* **THE EXERCISE**: Check each line of the listing below for the string "scene", and give only how many lines hold it.

* **RECORDS PROVIDED**:
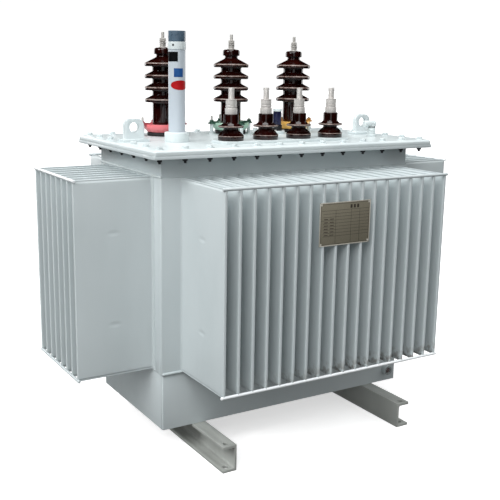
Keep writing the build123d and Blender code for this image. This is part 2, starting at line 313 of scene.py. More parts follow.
def add_ramp(tree, source, stops):
    """A colour ramp through stops of (position, colour)."""
    ramp = tree.nodes.new("ShaderNodeValToRGB")
    points = ramp.color_ramp.elements
    while len(points) < len(stops):
        points.new(0.5)
    for point, (position, colour) in zip(points, stops):
        point.position = position
        point.color = colour
    tree.links.new(source, ramp.inputs["Fac"])
    return ramp.outputs["Color"]


def add_range(tree, source, low, high, start=NOISE_LOW, end=NOISE_HIGH):
    """Maps a value that runs from start to end to one that runs from low to high."""
    change = tree.nodes.new("ShaderNodeMapRange")
    change.inputs["From Min"].default_value = start
    change.inputs["From Max"].default_value = end
    change.inputs["To Min"].default_value = low
    change.inputs["To Max"].default_value = high
    tree.links.new(source, change.inputs["Value"])
    return change.outputs["Result"]


def add_product(tree, first, second):
    product = tree.nodes.new("ShaderNodeMath")
    product.operation = "MULTIPLY"
    tree.links.new(first, product.inputs[0])
    tree.links.new(second, product.inputs[1])
    return product.outputs["Value"]


def add_bump(tree, surface, source, height):
    """Bump of a real height in metres."""
    bump = tree.nodes.new("ShaderNodeBump")
    bump.inputs["Strength"].default_value = 1.0
    bump.inputs["Distance"].default_value = height
    tree.links.new(source, bump.inputs["Height"])
    tree.links.new(bump.outputs["Normal"], surface.inputs["Normal"])


def add_soil(tree, tone, soil):
    """Dry dirt in patches low on the fins, with more of it to the right."""
    where = tree.nodes.new("ShaderNodeTexCoord")
    axes = tree.nodes.new("ShaderNodeSeparateXYZ")
    tree.links.new(where.outputs["Object"], axes.inputs["Vector"])
    patches = add_range(tree, add_noise(tree, SOIL_SCALE, 4.0), 0, 1, *SOIL_PATCHES)
    height = add_range(tree, axes.outputs["Z"], 0, 1, SOIL_TOP, SOIL_FOOT)
    side = add_range(tree, axes.outputs["X"], 0, SOIL_COVER, SOIL_LEFT, SOIL_RIGHT)
    cover = add_product(tree, add_product(tree, patches, height), side)
    mix = tree.nodes.new("ShaderNodeMix")
    mix.data_type = "RGBA"
    tree.links.new(cover, mix.inputs["Factor"])
    tree.links.new(tone, mix.inputs[MIX_FIRST])
    mix.inputs[MIX_SECOND].default_value = rgb(*soil)
    return mix.outputs[MIX_RESULT]


# Kinds of material. Colours are from 0 to 255, noise scales in waves a metre


def paint(name, colour, dusty, rough=0.38, orange_peel=0.10, soil=None):
    """Sprayed enamel: faint cloudy tone, orange peel and varied gloss."""
    material, tree, surface = shader(name, Coat_Weight=0.25, Coat_Roughness=0.22)
    clouds = add_noise(tree, 5.0, 4.0, (1, 1, 0.35))
    tone = add_ramp(tree, clouds, ((0.30, rgb(*dusty)), (0.62, rgb(*colour))))
    if soil:
        tone = add_soil(tree, tone, soil)
    tree.links.new(tone, surface.inputs["Base Color"])
    gloss = add_noise(tree, 38.0, 3.0)
    tree.links.new(add_range(tree, gloss, rough - 0.07, rough + 0.09), surface.inputs["Roughness"])
    add_bump(tree, surface, add_noise(tree, 420.0, 2.0), orange_peel * MM)
    return material


def glaze(name, colour, dark):
    """Glazed porcelain: deep gloss over a faintly uneven body."""
    material, tree, surface = shader(name, Specular_IOR_Level=0.55)
    clouds = add_noise(tree, 30.0, 4.0)
    tone = add_ramp(tree, clouds, ((0.35, rgb(*dark)), (0.65, rgb(*colour))))
    tree.links.new(tone, surface.inputs["Base Color"])
    tree.links.new(add_range(tree, clouds, 0.05, 0.09), surface.inputs["Roughness"])
    add_bump(tree, surface, add_noise(tree, 60.0, 2.0), 0.25 * MM)
    return material


def worn_metal(name, light, dark, rough, metal, grain=(1, 1, 8)):
    """Handled metal, with streaks of tone and gloss along its grain."""
    material, tree, surface = shader(name, Metallic=metal)
    streaks = add_noise(tree, 180.0, 4.0, grain)
    tone = add_ramp(tree, streaks, ((0.30, rgb(*dark)), (0.70, rgb(*light))))
    tree.links.new(tone, surface.inputs["Base Color"])
    gloss = add_range(tree, streaks, rough - 0.08, rough + 0.12)
    tree.links.new(gloss, surface.inputs["Roughness"])
    add_bump(tree, surface, streaks, 0.03 * MM)
    return material


def moulded(name, colour, dark, rough, shine=0.5):
    """Plastic, rubber or thick paint, with a fine grain."""
    material, tree, surface = shader(name, Specular_IOR_Level=shine)
    clouds = add_noise(tree, 60.0, 3.0)
    tone = add_ramp(tree, clouds, ((0.3, rgb(*dark)), (0.7, rgb(*colour))))
    tree.links.new(tone, surface.inputs["Base Color"])
    tree.links.new(add_range(tree, clouds, rough - 0.06, rough + 0.08), surface.inputs["Roughness"])
    add_bump(tree, surface, add_noise(tree, 900.0, 2.0), 0.04 * MM)
    return material


# Materials

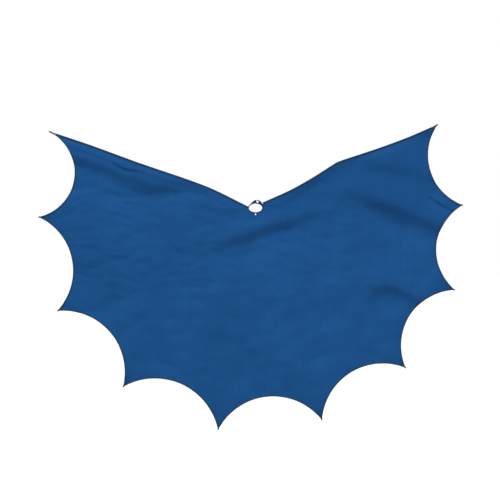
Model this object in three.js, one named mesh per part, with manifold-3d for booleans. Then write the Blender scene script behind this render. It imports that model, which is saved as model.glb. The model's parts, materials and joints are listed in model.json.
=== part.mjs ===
// A one-piece scalloped cape for a one-sixth scale figure, spread flat with its wired wings out.
// Lengths are in millimetres. +X runs across the wings, +Z is up, and the wearer faces +Y, so the
// outside of the cape faces -Y. The origin is the middle of the neck opening.
// The cape is one cut of cloth. It is held here as five panels, because it folds at four upright
// lines, and each top hem and its soft wire are three lengths for the same reason.
import * as THREE from 'three';
import { mergeVertices } from 'three/addons/utils/BufferGeometryUtils.js';
import Module from 'manifold-3d';

const wasm = await Module();
wasm.setup();

// ---- the whole cape ----
const span = 635; // across the widest hem points
const drop = 333; // from the neck down to the lowest hem point
const rise = 126; // from the neck up to the higher wing corner
const clothThickness = 1; // the panels, as thick as soft folded cloth stands
const innerFold = 45; // from the middle to the lines where the wings swing
const outerFold = 150; // from the middle to the lines where the wing tips curl

// ---- edges ----
const edgingWidth = 1.5; // the rolled edge round the scallops
const edgingThickness = 1.6;
const hemWidth = 9; // the cloth turned over along each top edge
const hemThickness = 1.2;
const wireDiameter = 1;
const channelWall = 0.6; // cloth round the wire's channel
const capLength = 11; // the sleeve on each wire's outer end
const capWall = 0.4;

// ---- neck ----
const neckWidth = 20;
const neckHeight = 12.5;
const bindingWidth = 1.6;
const bindingThickness = 1.8;
const cornerReach = 2.9; // from the side of the opening to where a top edge ends
const leftCornerUp = 3;
const rightCornerUp = 9;
const tabRise = 5.3; // the width of the throat tab at its middle
const tabFlare = 3; // how far the tab's outline spreads past the side of the opening
const tabThickness = 0.8;
const tabHingeInset = 1.5; // from the left side of the opening in to where the loose tab bends
const tabEndInset = 1; // from the right side of the opening in to the loose tab's end
const tabBaseReach = 3; // from the left side of the opening out to the end of the tab's base

// ---- snap and eyelet ----
const snapAcross = 3;
const snapDiameter = 3.2;
const socketDiameter = 4;
const socketHeight = 0.9;
const studHeadDiameter = 1.5;
const studHeadHeight = 1;
const flangeThickness = 0.4;
const domeHeight = 1;
const shankDiameter = 1;
const eyeletDiameter = 2.4;
const eyeletBore = 1;
const eyeletBarrel = 1.6;
const eyeletWeb = 0.3; // cloth left between the neck binding and the eyelet's hole

// ---- clearances ----
const fitGap = 0.3; // between pieces that touch
const panelGap = 0.6; // from a fold line to a panel's edge
const edgingGap = 1; // from a fold line to the end of the edging
const hemGap = 1.3; // from a fold line to the end of a hem
const tabGap = 0.7; // from the tab's hinge line to either end

const roundSides = 16;
const wireSides = 10;
const wireSteps = 22;
const scallopSides = 96;
const far = 2000; // past every side of the cape

// The hem points, from the left wing corner round to the right one: [across, up, depth]. Across is a
// share of half the span, up is a share of the rise or the drop, and depth is how deep the scallop
// from this point to the next one is, as a share of the distance between them.
const hemPoints = [
  [-0.976, 0.917, 0.35],
  [-1.021, -0.041, 0.255],
  [-0.938, -0.464, 0.262],
  [-0.626, -0.806, 0.256],
  [-0.177, -1.0, 0.273],
  [0.314, -0.955, 0.256],
  [0.711, -0.721, 0.268],
  [0.943, -0.369, 0.262],
  [0.979, 0.036, 0.25],
  [0.862, 1.0, 0],
].map(([across, up, depth]) => ({ point: place(across, up), depth }));

// Where a point lies, from its shares of the half span and of the rise or the drop.
function place(across, up) {
  return new THREE.Vector2(across * span / 2, up * (up > 0 ? rise : drop));
}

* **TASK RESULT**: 2